I try to scramble away from him, but he follows after me. He drags his feet in the dirt and kicks the dust up at me. I feel my back bump hard against Whale’s Jaw. I place my arms over my face to protect myself. “Leave me alone!” I shout at him.

He starts laughing. “I’m just messing with you!” He reaches down and helps me up. “But you should have seen the look on your face.”

I brush myself off but I keep my eyes on him just in case he jumps at me again.

“You sure were ready to run away. Like a little bunny rabbit. Your family’s got a rabbit and a cricket. A rabbit, a cricket, and a crazy old grandma.”

Again he goes silent. He’s studying me. Studying me the way you’d study an anthill before kicking it. Studying me the way you’d study the ants afterward to see how they’d react.

“I can’t tell you how glad I am that my father didn’t raise me to be like you,” he says.

Now I don’t care how much potential for violence he might have. He can say what he wants about me, but he should leave my family out of it. “My family has always been good to you. They’ve always kept a seat at the table for you. My father … well, he’s been like a second father to you.”

“Maybe,” he says. He reaches into his pocket and pulls
out a pack of cigarettes. He lights one and pulls a few drags off it as he watches me.

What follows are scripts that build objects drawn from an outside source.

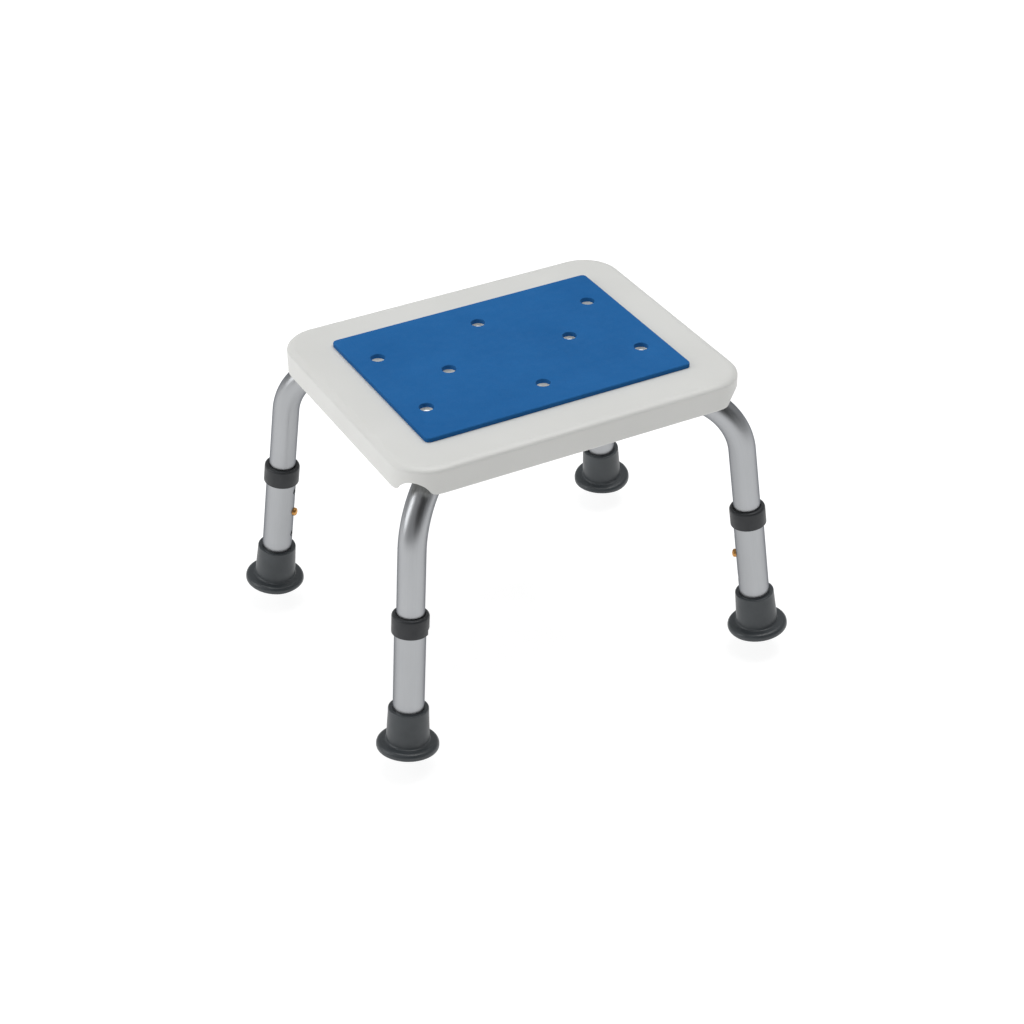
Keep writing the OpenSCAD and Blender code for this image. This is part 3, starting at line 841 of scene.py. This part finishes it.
def spring(leg, placed):
    """Bent steel strip inside the tube: one side carries the button, the other bears on the bore."""
    inner = SPRING_FACE - SPRING_T
    outline = [(-SPRING_FACE, -SPRING_BELOW), (-SPRING_FACE, 0)]
    outline += arc((0, SPRING_ABOVE), SPRING_FACE, 180, 0, 24)
    outline += [(SPRING_FACE, 0), (SPRING_FACE, -SPRING_BELOW), (inner, -SPRING_BELOW), (inner, 0)]
    outline += arc((0, SPRING_ABOVE), inner, 0, 180, 24)
    outline += [(-inner, 0), (-inner, -SPRING_BELOW)]
    strip = moved(prism(outline, -SPRING_W / 2, SPRING_W / 2), spun(90, "X"))
    strip = combined(strip, [round_bar(RIVET_R, SPRING_FACE + OVERCUT, spun(-90, "Y"))])
    at_button = placed @ shift(0, 0, BUTTON_AT * MM)
    start, end = (at_button @ Vector((share * inner * MM, 0, 0)) for share in (SPRING_STILL, SPRING_MOVED))
    show("leg_spring_" + leg, strip, ZINC_STEEL, "frame", "button_spring_" + leg,
         at_button, bend=("button_" + leg, start, end))


# ---------------------------------------------------------------- the stool

show("seat_shell", seat_shell(), SEAT_PLASTIC, "frame", "seat")
pad = show("foam_pad", foam_pad(), PAD_FOAM, "frame", "seat_pad")
bent_tube("upper_bent_tube", "upper_cross_tube", "back_right", dent_up=False)
bent_tube("lower_bent_tube", "lower_cross_tube", "front_right", dent_up=True)
for leg, placed in LEG_FRAMES.items():
    leg_tube(leg, placed)
    collar(leg, placed)
    foot(leg, placed)
    button(leg, placed)
    spring(leg, placed)

STEEL_NODES = ["centre_bolt", "centre_washers", "centre_nut", "seat_screws", "screw_washers"]
STEEL_NODES += ["foot_disc_" + leg for leg in LEGS]
for names, material in ((STEEL_NODES, ZINC_STEEL), (["threaded_inserts"], INSERT_BRASS)):
    for name in names:
        frame["nodes"][name].data.materials.clear()
        frame["nodes"][name].data.materials.append(material)


# ---------------------------------------------------------------- stage, light and camera

def floor():
    """White floor at the lowest point that the feet reach, glowing a little less under the stool as painted
    shade. It is seen only from above.
    """
    bm = bmesh.new()
    bmesh.ops.create_grid(bm, x_segments=8, y_segments=8, size=6)
    obj = new_object("floor", bm)
    slides = [JOINTS["leg_slide_" + leg] for leg in LEGS]
    clearance = 0.0002
    obj.location.z = min(slide["axis"][2] * slide["range_m"][1] for slide in slides) - clearance
    finish = Finish("floor_white", Base_Color=(0.3, 0.3, 0.3, 1), Roughness=0.9, Specular_IOR_Level=0.1,
                    Emission_Color=(1, 1, 1, 1))
    away = finish.node("VectorMath", operation="LENGTH")
    finish.link(finish.coordinates(), away.inputs[0])
    # The glow is even far out and falls towards the middle: painted shade where a real floor would lie in
    # the stool's shade.
    glow_with_painted_shade = finish.ranged(away.outputs["Value"], 0.86, 0.95, start=0.2, end=0.7)
    finish.link(glow_with_painted_shade, finish.shader.inputs["Emission Strength"])
    one_sided = finish.node("MixShader")
    finish.link(finish.node("NewGeometry").outputs["Backfacing"], one_sided.inputs[0])
    finish.link(finish.shader.outputs[0], one_sided.inputs[1])
    finish.link(finish.node("BsdfTransparent").outputs[0], one_sided.inputs[2])
    finish.link(one_sided.outputs[0], finish.tree.nodes["Material Output"].inputs["Surface"])
    obj.data.materials.append(finish.material)


def soft_box(name, place, target, size, power):
    """Rectangular area light that faces a target."""
    light = bpy.data.lights.new(name, "AREA")
    light.shape = "RECTANGLE"
    light.size, light.size_y = size
    light.energy = power
    obj = bpy.data.objects.new(name, light)
    scene.collection.objects.link(obj)
    obj.location = place
    obj.rotation_euler = (Vector(target) - Vector(place)).to_track_quat("-Z", "Y").to_euler()


def dimmed(tree, direction, towards, inner, outer, share):
    """1 all round, falling to a share of it within inner degrees of a direction."""
    dot = tree.nodes.new("ShaderNodeVectorMath")
    dot.operation = "DOT_PRODUCT"
    dot.inputs[1].default_value = Vector(towards).normalized()
    tree.links.new(direction, dot.inputs[0])
    fade = tree.nodes.new("ShaderNodeMapRange")
    fade.interpolation_type = "SMOOTHSTEP"
    ends = (math.cos(math.radians(outer)), math.cos(math.radians(inner)), 1, share)
    for socket, value in zip(("From Min", "From Max", "To Min", "To Max"), ends):
        fade.inputs[socket].default_value = value
    tree.links.new(dot.outputs["Value"], fade.inputs["Value"])
    return fade.outputs["Result"]


def times(tree, first, second):
    """Product of an output and another output or a number."""
    node = tree.nodes.new("ShaderNodeMath")
    node.operation = "MULTIPLY"
    tree.links.new(first, node.inputs[0])
    if isinstance(second, float):
        node.inputs[1].default_value = second
    else:
        tree.links.new(second, node.inputs[1])
    return node.outputs["Value"]


def studio():
    """A pale room with dark gear high in front of the stool and to its right, and two wide soft lights."""
    room_strength = 0.42
    world = bpy.data.worlds.new("studio")
    world.use_nodes = True
    tree = world.node_tree
    direction = tree.nodes.new("ShaderNodeTexCoord").outputs["Generated"]
    gear = dimmed(tree, direction, towards=(0.0, -0.81, 0.58), inner=16, outer=38, share=0.02)
    stand = dimmed(tree, direction, towards=(0.67, -0.57, 0.47), inner=5, outer=16, share=0.1)
    background = tree.nodes["Background"]
    background.inputs["Color"].default_value = (0.98, 0.99, 1, 1)
    strength = times(tree, times(tree, gear, stand), room_strength)
    tree.links.new(strength, background.inputs["Strength"])
    scene.world = world
    soft_box("key_left", place=(-2.2, 0.6, 1.3), target=(0, 0, 0.2), size=(1.1, 1.9), power=17.5)
    soft_box("overhead", place=(0.35, 0.0, 2.3), target=(0, 0, 0.1), size=(1.6, 1.6), power=29)
    scene.view_settings.view_transform = "Standard"


def camera():
    """Looks down at the front left leg, through a long lens."""
    azimuth, elevation, roll = (math.radians(angle) for angle in (-28.06, 33.78, -0.55))
    target = Vector((0, 0, 0.1689))
    distance, aside, below = 2.232, 0.0010, 0.0522
    back = Vector((math.sin(azimuth) * math.cos(elevation), -math.cos(azimuth) * math.cos(elevation),
                   math.sin(elevation)))
    level = Vector((math.cos(azimuth), math.sin(azimuth), 0))
    rise = back.cross(level)
    right = level * math.cos(roll) + rise * math.sin(roll)
    up = rise * math.cos(roll) - level * math.sin(roll)
    lens = bpy.data.cameras.new("camera")
    lens.sensor_width = 36
    lens.lens = 83.16
    obj = bpy.data.objects.new("camera", lens)
    scene.collection.objects.link(obj)
    placed = Matrix((right, up, back)).transposed().to_4x4()
    placed.translation = target + back * distance + right * aside - up * below
    obj.matrix_world = placed
    scene.camera = obj


floor()
studio()
camera()
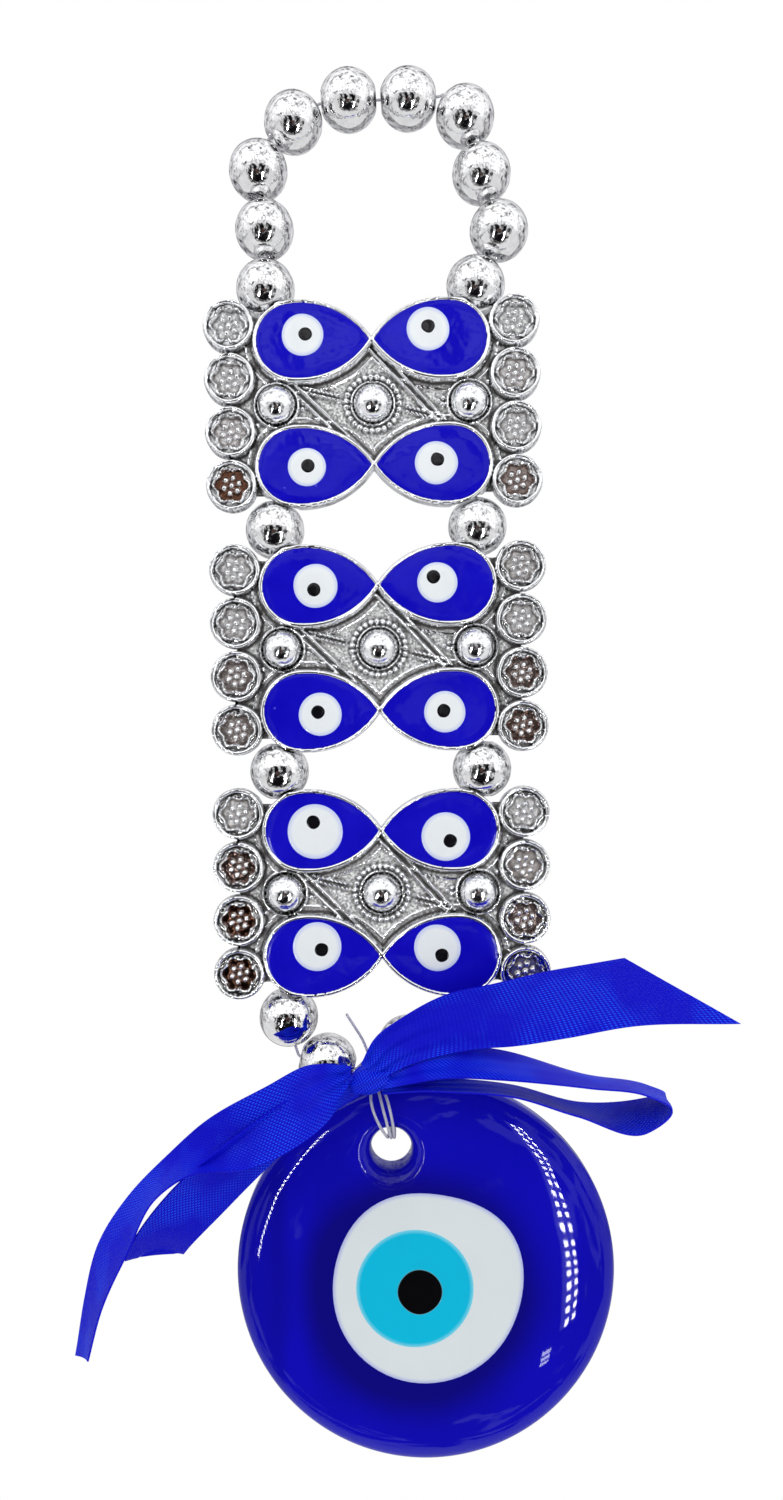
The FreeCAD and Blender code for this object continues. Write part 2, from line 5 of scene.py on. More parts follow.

“Enough of this,” he says. “I’m going to ask you one last time. Are you going to hang with those little brats all summer? Come out with me tonight. We’re not doing anything except driving around, maybe heading up to Tucker’s Corner. There’s a lake out there that people go out and party at. Or maybe we’ll all just drive … wherever. It doesn’t matter.”

“No. No thanks.”

He walks up to me very slowly, watching to see if I’ll back away. He doesn’t stop until his face is inches from my face. “You smell, you know. You smell like, I don’t know. Like flowers?” He takes a long breath in through his nose. “Not perfume. Like some woman’s lilac water or something. Something someone’s grandmother would wear. You smell like an old woman trying to cover up her stink.” He takes a long drag off his cigarette, blows the smoke over me, then looks me up and down like I’m the most disgusting thing he’s ever seen. “I don’t like you anymore. And that’s something that you should remember the next time you see me.”

But this time it’s me staring. This time it’s me studying him. “That’s not true,” I say firmly. “And just so you know, our table is still open to you.”

He backs off, shaking his head. He turns and walks up the hill toward the Widow’s Stone. “I’m not that hungry anymore,” he calls back over his shoulder.